__DATA EXCERPT__
>>>

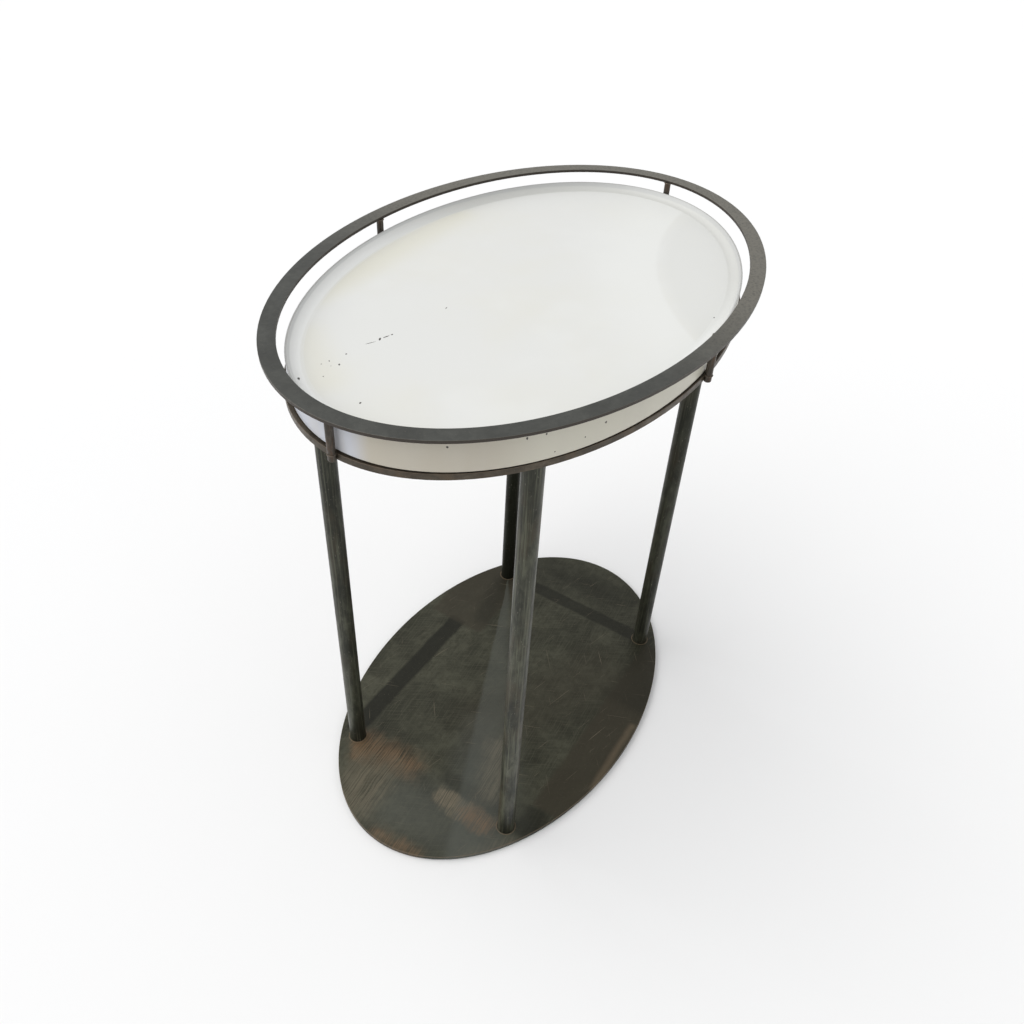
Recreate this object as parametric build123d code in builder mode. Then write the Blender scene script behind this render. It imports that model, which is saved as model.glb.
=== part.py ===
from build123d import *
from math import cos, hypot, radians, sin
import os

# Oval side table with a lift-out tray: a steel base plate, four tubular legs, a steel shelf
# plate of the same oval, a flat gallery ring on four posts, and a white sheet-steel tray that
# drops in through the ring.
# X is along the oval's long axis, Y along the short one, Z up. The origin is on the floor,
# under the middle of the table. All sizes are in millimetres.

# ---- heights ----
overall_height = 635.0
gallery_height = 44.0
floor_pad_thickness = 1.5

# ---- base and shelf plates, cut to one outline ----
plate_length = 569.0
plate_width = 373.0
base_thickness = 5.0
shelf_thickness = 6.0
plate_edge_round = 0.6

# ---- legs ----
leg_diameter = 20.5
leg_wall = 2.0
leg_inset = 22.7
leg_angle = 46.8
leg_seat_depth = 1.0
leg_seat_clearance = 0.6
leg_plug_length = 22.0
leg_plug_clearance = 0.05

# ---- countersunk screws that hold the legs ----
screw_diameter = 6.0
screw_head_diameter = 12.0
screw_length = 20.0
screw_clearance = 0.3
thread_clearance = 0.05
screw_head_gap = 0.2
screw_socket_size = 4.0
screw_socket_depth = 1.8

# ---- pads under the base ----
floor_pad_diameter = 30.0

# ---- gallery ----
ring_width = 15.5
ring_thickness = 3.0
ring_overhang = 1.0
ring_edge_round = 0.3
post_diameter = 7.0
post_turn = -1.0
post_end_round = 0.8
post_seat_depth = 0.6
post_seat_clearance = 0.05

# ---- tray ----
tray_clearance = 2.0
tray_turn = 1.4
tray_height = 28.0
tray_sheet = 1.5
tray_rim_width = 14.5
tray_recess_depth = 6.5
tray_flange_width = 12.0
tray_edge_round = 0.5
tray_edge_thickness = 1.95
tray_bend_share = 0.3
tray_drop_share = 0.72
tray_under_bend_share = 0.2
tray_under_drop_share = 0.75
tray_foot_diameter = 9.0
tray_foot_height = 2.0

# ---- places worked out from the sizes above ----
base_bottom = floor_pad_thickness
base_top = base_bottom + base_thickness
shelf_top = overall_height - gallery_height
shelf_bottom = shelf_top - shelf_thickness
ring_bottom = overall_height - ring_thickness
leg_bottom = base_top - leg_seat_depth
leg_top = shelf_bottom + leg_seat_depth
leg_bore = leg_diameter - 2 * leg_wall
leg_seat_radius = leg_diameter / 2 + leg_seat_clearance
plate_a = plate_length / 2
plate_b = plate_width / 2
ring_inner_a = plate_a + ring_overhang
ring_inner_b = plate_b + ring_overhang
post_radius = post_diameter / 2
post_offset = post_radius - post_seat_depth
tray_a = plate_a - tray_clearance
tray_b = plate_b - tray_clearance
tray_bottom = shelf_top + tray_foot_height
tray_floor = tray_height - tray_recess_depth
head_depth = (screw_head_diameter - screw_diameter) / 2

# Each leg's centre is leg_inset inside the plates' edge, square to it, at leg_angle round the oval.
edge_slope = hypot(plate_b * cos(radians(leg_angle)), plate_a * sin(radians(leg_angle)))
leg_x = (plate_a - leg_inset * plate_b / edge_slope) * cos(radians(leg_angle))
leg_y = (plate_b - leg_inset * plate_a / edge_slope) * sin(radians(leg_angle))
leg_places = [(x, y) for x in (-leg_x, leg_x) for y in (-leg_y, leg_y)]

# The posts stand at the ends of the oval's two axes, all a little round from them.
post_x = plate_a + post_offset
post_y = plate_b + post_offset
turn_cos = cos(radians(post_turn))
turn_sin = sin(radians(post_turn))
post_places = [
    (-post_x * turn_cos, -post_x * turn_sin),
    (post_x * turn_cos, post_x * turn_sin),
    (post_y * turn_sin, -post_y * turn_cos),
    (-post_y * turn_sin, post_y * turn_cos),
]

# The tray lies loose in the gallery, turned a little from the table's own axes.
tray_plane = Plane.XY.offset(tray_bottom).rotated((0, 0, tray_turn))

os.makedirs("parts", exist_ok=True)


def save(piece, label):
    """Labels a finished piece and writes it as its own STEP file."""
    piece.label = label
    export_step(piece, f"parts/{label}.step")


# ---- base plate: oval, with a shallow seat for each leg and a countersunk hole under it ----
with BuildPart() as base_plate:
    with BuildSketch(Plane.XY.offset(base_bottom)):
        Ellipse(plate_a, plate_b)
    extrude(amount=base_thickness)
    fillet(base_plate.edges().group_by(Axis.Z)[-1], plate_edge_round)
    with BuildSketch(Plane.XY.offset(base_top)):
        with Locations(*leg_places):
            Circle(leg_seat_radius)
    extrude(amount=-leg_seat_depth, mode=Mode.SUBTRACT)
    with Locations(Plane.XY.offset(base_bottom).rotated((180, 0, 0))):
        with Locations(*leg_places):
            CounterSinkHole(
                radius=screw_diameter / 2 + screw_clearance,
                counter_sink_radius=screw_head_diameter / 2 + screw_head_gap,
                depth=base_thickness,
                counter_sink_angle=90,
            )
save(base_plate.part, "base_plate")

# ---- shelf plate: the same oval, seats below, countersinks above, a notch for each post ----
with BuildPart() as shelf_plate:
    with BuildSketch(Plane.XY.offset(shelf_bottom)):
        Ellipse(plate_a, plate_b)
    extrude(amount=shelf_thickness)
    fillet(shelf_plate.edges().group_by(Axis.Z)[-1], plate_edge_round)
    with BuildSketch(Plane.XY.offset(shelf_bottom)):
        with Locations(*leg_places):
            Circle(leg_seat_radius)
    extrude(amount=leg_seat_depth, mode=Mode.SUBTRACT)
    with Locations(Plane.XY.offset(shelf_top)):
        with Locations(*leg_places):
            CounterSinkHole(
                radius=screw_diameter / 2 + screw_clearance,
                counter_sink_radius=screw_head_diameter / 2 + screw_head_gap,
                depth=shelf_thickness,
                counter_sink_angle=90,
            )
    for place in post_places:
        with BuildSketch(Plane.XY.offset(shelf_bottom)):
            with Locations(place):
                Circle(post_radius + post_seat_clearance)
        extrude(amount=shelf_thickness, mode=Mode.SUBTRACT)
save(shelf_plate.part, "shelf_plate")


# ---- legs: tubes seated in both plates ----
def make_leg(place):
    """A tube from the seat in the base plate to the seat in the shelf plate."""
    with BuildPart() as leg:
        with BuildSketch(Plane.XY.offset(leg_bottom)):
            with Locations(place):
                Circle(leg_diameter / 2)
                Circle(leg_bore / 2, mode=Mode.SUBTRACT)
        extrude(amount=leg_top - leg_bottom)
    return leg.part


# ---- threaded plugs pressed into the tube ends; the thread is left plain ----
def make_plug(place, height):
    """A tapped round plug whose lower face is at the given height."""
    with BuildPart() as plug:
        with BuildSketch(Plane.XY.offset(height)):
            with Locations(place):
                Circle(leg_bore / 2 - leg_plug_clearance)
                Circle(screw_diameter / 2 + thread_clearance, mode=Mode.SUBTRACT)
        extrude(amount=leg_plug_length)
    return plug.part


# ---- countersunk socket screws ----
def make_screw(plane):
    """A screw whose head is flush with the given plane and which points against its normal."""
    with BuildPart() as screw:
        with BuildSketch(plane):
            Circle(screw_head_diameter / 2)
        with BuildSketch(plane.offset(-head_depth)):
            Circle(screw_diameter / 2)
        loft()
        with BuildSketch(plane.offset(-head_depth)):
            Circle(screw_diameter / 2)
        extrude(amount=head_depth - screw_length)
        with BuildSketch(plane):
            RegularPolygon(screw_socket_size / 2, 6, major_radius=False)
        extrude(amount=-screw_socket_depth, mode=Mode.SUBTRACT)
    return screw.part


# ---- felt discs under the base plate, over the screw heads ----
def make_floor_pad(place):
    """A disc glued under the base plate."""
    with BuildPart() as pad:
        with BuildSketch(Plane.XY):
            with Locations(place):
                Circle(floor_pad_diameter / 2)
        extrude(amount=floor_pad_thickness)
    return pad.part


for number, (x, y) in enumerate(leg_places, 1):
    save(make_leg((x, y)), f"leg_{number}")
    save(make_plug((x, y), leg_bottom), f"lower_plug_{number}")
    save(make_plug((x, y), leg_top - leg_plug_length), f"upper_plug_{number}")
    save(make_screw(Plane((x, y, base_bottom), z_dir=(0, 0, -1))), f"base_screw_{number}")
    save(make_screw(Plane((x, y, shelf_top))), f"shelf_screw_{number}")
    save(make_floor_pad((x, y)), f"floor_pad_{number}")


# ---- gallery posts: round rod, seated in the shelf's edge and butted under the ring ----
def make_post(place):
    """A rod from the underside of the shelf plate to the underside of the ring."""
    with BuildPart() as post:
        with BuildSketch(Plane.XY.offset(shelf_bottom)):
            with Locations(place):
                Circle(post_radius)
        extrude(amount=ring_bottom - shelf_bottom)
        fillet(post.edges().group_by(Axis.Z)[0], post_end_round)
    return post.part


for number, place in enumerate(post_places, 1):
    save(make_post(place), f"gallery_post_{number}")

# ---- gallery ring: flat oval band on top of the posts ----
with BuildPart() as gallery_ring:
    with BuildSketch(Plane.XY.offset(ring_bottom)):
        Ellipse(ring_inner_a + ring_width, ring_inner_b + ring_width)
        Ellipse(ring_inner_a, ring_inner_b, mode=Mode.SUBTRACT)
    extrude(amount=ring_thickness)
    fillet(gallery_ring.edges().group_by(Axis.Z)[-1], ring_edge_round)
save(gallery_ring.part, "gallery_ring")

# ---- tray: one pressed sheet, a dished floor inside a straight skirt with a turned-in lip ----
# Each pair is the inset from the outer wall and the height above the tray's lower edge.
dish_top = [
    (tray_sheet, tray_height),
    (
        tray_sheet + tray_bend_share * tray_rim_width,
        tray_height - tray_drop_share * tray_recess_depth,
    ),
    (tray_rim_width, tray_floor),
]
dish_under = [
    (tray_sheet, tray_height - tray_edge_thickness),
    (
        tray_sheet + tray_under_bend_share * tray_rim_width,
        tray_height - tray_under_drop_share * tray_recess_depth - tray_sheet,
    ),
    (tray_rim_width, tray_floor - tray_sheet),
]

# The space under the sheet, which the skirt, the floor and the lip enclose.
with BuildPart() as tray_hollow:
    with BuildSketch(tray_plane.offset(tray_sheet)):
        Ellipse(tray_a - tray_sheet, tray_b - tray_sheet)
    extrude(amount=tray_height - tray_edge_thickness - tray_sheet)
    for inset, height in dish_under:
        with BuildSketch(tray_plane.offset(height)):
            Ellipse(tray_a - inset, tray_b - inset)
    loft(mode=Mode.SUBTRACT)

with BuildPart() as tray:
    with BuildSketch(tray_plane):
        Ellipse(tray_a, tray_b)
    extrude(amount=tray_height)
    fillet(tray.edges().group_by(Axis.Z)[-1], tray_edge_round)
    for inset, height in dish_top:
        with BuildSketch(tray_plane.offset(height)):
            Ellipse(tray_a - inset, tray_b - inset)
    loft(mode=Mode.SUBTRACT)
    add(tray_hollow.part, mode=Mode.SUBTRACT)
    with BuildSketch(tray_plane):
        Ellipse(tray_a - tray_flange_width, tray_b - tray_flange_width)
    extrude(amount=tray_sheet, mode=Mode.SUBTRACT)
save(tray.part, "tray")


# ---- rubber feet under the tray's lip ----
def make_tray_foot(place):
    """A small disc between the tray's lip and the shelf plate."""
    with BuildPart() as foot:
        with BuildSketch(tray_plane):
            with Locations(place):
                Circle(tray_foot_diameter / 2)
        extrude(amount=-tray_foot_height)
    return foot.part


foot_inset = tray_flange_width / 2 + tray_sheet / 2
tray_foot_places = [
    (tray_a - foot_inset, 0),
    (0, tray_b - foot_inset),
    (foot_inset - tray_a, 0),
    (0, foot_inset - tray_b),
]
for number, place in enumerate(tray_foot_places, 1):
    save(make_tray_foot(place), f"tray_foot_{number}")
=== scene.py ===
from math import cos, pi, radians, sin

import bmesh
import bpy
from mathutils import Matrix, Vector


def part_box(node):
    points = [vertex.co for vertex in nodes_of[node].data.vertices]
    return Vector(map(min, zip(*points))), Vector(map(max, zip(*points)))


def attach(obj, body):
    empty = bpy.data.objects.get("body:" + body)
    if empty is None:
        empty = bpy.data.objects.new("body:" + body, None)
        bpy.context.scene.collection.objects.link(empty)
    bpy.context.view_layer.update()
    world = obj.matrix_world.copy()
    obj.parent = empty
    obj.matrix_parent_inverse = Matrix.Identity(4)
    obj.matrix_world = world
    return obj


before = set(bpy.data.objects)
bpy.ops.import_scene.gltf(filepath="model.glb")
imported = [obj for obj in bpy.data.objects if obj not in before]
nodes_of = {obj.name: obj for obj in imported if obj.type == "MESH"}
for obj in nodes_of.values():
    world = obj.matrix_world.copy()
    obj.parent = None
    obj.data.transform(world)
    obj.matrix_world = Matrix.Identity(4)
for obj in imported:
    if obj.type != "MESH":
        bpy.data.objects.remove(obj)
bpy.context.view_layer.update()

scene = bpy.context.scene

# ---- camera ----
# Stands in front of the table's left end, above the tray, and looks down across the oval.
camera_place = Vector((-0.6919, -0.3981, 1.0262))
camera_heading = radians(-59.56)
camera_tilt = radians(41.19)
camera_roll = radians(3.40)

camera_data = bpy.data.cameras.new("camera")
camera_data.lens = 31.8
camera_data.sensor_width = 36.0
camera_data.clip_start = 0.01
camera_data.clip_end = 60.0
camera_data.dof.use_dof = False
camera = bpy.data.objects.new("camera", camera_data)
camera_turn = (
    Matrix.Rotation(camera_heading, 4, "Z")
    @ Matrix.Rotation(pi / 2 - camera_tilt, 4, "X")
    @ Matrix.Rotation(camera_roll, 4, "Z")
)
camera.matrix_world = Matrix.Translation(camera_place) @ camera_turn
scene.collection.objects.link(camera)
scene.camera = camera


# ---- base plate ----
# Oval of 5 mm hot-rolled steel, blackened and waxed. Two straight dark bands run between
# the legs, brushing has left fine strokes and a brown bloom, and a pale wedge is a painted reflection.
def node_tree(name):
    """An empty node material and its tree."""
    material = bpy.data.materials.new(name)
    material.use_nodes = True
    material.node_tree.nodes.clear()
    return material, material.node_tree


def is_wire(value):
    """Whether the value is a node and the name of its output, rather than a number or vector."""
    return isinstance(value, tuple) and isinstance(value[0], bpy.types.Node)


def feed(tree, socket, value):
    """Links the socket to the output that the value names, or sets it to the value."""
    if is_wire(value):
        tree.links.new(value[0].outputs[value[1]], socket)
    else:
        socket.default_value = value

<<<

__TASK__
Please give an exact restatement of only the lines from the beginning of the material above to the line with "leg_plug_clearance = 0.05", inclusive.

__EXPECTED ANSWER__
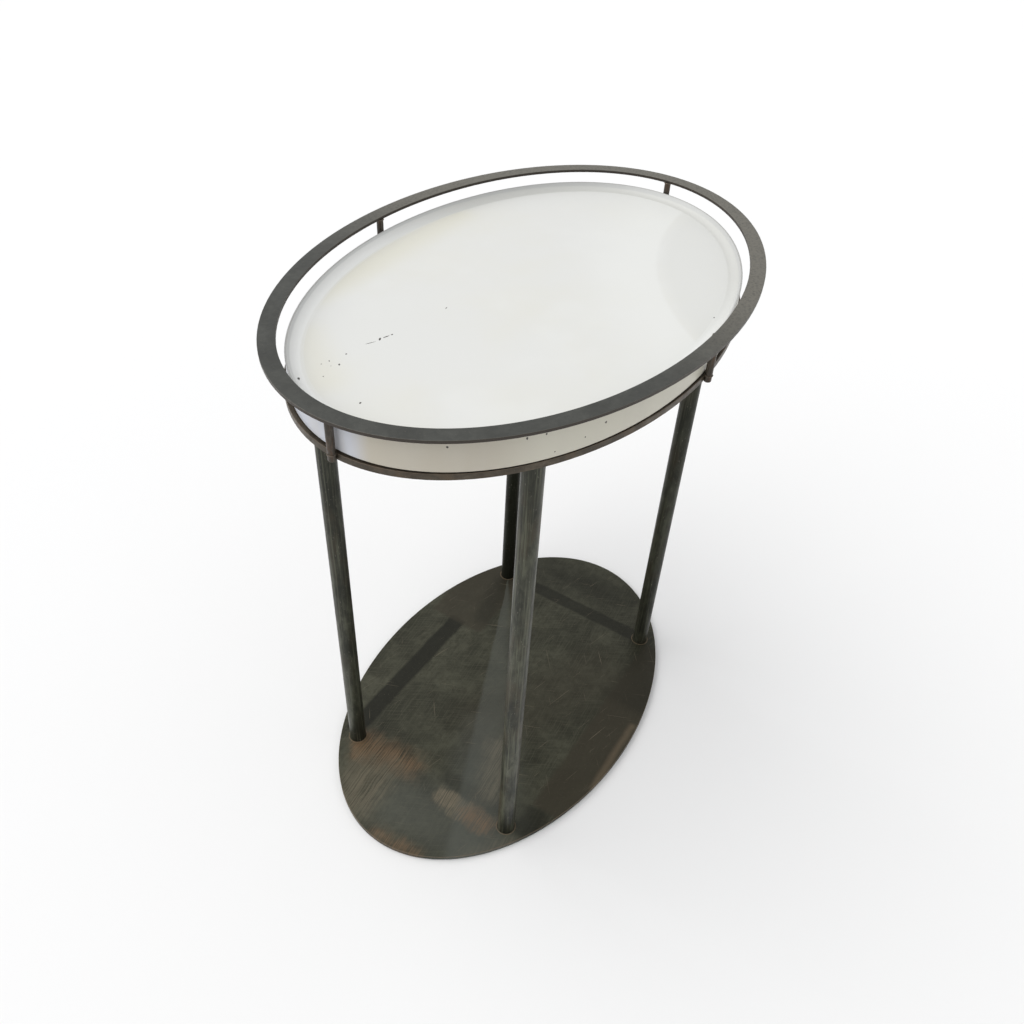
Recreate this object as parametric build123d code in builder mode. Then write the Blender scene script behind this render. It imports that model, which is saved as model.glb.
=== part.py ===
from build123d import *
from math import cos, hypot, radians, sin
import os

# Oval side table with a lift-out tray: a steel base plate, four tubular legs, a steel shelf
# plate of the same oval, a flat gallery ring on four posts, and a white sheet-steel tray that
# drops in through the ring.
# X is along the oval's long axis, Y along the short one, Z up. The origin is on the floor,
# under the middle of the table. All sizes are in millimetres.

# ---- heights ----
overall_height = 635.0
gallery_height = 44.0
floor_pad_thickness = 1.5

# ---- base and shelf plates, cut to one outline ----
plate_length = 569.0
plate_width = 373.0
base_thickness = 5.0
shelf_thickness = 6.0
plate_edge_round = 0.6

# ---- legs ----
leg_diameter = 20.5
leg_wall = 2.0
leg_inset = 22.7
leg_angle = 46.8
leg_seat_depth = 1.0
leg_seat_clearance = 0.6
leg_plug_length = 22.0
leg_plug_clearance = 0.05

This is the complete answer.